● **Work required**
Write out the listing below again, precisely as it is given.

[3D code data]
■ ■ ■
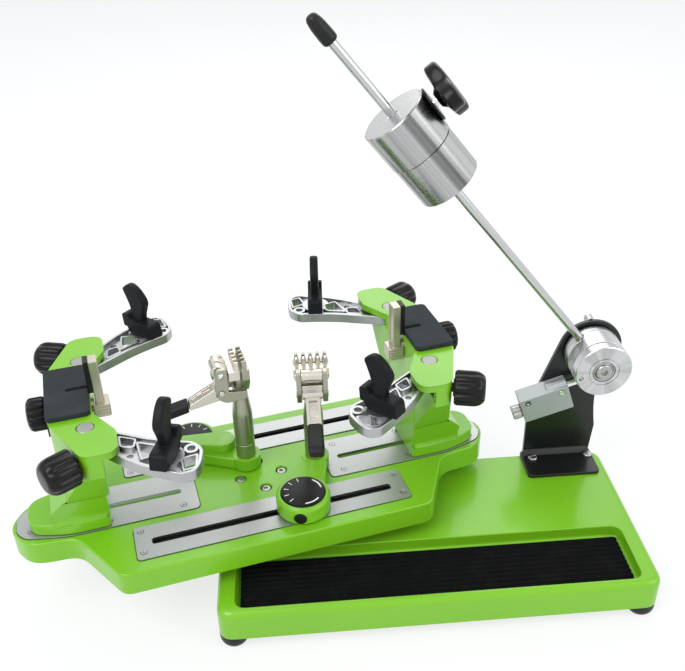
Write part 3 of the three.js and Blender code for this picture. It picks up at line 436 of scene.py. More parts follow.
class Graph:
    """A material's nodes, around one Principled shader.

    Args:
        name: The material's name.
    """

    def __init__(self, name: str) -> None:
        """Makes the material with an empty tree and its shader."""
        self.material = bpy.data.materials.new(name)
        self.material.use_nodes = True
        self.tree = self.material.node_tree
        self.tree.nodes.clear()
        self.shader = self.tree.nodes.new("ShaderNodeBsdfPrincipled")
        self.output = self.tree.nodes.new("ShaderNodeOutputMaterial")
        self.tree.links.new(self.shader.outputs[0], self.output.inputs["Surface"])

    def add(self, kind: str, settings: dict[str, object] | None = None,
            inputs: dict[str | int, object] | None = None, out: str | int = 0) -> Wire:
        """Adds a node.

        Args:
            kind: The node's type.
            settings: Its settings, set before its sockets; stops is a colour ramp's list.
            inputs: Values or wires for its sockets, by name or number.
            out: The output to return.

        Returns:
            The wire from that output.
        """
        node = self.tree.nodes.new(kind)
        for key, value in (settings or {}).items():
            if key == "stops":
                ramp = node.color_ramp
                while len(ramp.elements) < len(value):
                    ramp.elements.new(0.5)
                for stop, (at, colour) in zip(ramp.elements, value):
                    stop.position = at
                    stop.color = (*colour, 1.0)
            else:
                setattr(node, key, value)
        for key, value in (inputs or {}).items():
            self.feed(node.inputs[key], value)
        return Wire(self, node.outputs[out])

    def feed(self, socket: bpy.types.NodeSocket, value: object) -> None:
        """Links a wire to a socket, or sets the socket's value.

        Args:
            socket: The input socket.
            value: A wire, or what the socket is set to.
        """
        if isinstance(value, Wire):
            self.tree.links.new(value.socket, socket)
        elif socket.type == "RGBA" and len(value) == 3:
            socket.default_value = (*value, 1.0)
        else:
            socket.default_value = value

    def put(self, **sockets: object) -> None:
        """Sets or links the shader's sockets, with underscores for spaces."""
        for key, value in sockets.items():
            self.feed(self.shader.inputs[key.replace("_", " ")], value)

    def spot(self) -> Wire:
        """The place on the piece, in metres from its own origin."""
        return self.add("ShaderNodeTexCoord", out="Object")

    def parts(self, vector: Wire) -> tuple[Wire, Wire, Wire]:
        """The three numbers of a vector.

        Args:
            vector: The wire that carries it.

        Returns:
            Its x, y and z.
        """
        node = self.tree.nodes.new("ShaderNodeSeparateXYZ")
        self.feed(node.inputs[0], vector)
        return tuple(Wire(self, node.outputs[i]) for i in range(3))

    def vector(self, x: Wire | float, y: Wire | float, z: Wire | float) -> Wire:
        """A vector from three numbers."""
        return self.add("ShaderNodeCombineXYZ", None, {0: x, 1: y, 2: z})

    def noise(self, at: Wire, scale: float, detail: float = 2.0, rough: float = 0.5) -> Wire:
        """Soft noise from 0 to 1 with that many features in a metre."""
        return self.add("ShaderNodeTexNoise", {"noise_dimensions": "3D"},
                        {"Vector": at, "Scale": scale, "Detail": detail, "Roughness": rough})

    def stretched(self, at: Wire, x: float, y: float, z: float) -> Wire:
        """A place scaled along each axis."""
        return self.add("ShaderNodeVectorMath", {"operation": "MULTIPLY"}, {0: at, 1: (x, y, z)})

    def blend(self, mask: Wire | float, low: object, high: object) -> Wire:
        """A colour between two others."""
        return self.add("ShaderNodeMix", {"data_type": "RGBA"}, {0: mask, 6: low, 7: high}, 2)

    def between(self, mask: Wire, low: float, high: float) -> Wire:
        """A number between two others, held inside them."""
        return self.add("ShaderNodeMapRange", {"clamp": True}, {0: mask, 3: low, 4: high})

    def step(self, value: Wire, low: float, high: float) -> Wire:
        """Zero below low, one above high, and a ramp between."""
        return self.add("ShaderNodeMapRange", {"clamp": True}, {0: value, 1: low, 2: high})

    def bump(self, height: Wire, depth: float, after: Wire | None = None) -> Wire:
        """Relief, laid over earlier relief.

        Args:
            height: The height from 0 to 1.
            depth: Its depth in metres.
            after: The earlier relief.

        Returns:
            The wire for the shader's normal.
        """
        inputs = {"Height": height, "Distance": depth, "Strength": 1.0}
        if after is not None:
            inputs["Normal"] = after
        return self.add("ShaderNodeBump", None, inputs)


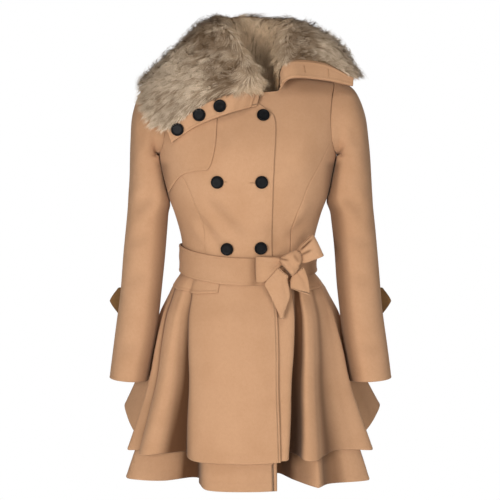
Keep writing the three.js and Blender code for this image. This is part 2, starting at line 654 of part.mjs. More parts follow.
■ ■ ■
● **Task response**
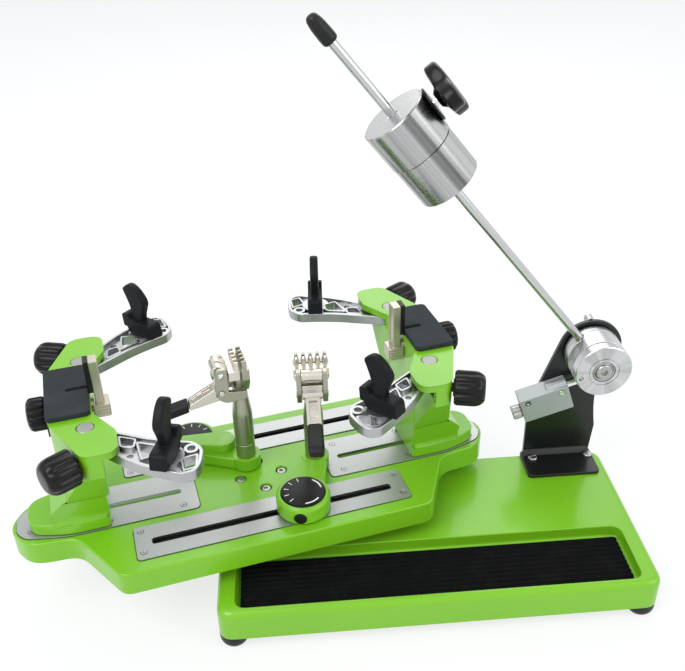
Write part 3 of the three.js and Blender code for this picture. It picks up at line 436 of scene.py. More parts follow.
class Graph:
    """A material's nodes, around one Principled shader.

    Args:
        name: The material's name.
    """

    def __init__(self, name: str) -> None:
        """Makes the material with an empty tree and its shader."""
        self.material = bpy.data.materials.new(name)
        self.material.use_nodes = True
        self.tree = self.material.node_tree
        self.tree.nodes.clear()
        self.shader = self.tree.nodes.new("ShaderNodeBsdfPrincipled")
        self.output = self.tree.nodes.new("ShaderNodeOutputMaterial")
        self.tree.links.new(self.shader.outputs[0], self.output.inputs["Surface"])

    def add(self, kind: str, settings: dict[str, object] | None = None,
            inputs: dict[str | int, object] | None = None, out: str | int = 0) -> Wire:
        """Adds a node.

        Args:
            kind: The node's type.
            settings: Its settings, set before its sockets; stops is a colour ramp's list.
            inputs: Values or wires for its sockets, by name or number.
            out: The output to return.

        Returns:
            The wire from that output.
        """
        node = self.tree.nodes.new(kind)
        for key, value in (settings or {}).items():
            if key == "stops":
                ramp = node.color_ramp
                while len(ramp.elements) < len(value):
                    ramp.elements.new(0.5)
                for stop, (at, colour) in zip(ramp.elements, value):
                    stop.position = at
                    stop.color = (*colour, 1.0)
            else:
                setattr(node, key, value)
        for key, value in (inputs or {}).items():
            self.feed(node.inputs[key], value)
        return Wire(self, node.outputs[out])

    def feed(self, socket: bpy.types.NodeSocket, value: object) -> None:
        """Links a wire to a socket, or sets the socket's value.

        Args:
            socket: The input socket.
            value: A wire, or what the socket is set to.
        """
        if isinstance(value, Wire):
            self.tree.links.new(value.socket, socket)
        elif socket.type == "RGBA" and len(value) == 3:
            socket.default_value = (*value, 1.0)
        else:
            socket.default_value = value

    def put(self, **sockets: object) -> None:
        """Sets or links the shader's sockets, with underscores for spaces."""
        for key, value in sockets.items():
            self.feed(self.shader.inputs[key.replace("_", " ")], value)

    def spot(self) -> Wire:
        """The place on the piece, in metres from its own origin."""
        return self.add("ShaderNodeTexCoord", out="Object")

    def parts(self, vector: Wire) -> tuple[Wire, Wire, Wire]:
        """The three numbers of a vector.

        Args:
            vector: The wire that carries it.

        Returns:
            Its x, y and z.
        """
        node = self.tree.nodes.new("ShaderNodeSeparateXYZ")
        self.feed(node.inputs[0], vector)
        return tuple(Wire(self, node.outputs[i]) for i in range(3))

    def vector(self, x: Wire | float, y: Wire | float, z: Wire | float) -> Wire:
        """A vector from three numbers."""
        return self.add("ShaderNodeCombineXYZ", None, {0: x, 1: y, 2: z})

    def noise(self, at: Wire, scale: float, detail: float = 2.0, rough: float = 0.5) -> Wire:
        """Soft noise from 0 to 1 with that many features in a metre."""
        return self.add("ShaderNodeTexNoise", {"noise_dimensions": "3D"},
                        {"Vector": at, "Scale": scale, "Detail": detail, "Roughness": rough})

    def stretched(self, at: Wire, x: float, y: float, z: float) -> Wire:
        """A place scaled along each axis."""
        return self.add("ShaderNodeVectorMath", {"operation": "MULTIPLY"}, {0: at, 1: (x, y, z)})

    def blend(self, mask: Wire | float, low: object, high: object) -> Wire:
        """A colour between two others."""
        return self.add("ShaderNodeMix", {"data_type": "RGBA"}, {0: mask, 6: low, 7: high}, 2)

    def between(self, mask: Wire, low: float, high: float) -> Wire:
        """A number between two others, held inside them."""
        return self.add("ShaderNodeMapRange", {"clamp": True}, {0: mask, 3: low, 4: high})

    def step(self, value: Wire, low: float, high: float) -> Wire:
        """Zero below low, one above high, and a ramp between."""
        return self.add("ShaderNodeMapRange", {"clamp": True}, {0: value, 1: low, 2: high})

    def bump(self, height: Wire, depth: float, after: Wire | None = None) -> Wire:
        """Relief, laid over earlier relief.

        Args:
            height: The height from 0 to 1.
            depth: Its depth in metres.
            after: The earlier relief.

        Returns:
            The wire for the shader's normal.
        """
        inputs = {"Height": height, "Distance": depth, "Strength": 1.0}
        if after is not None:
            inputs["Normal"] = after
        return self.add("ShaderNodeBump", None, inputs)


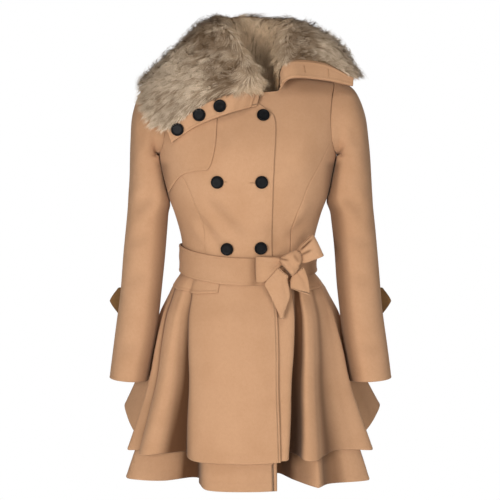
Keep writing the three.js and Blender code for this image. This is part 2, starting at line 654 of part.mjs. More parts follow.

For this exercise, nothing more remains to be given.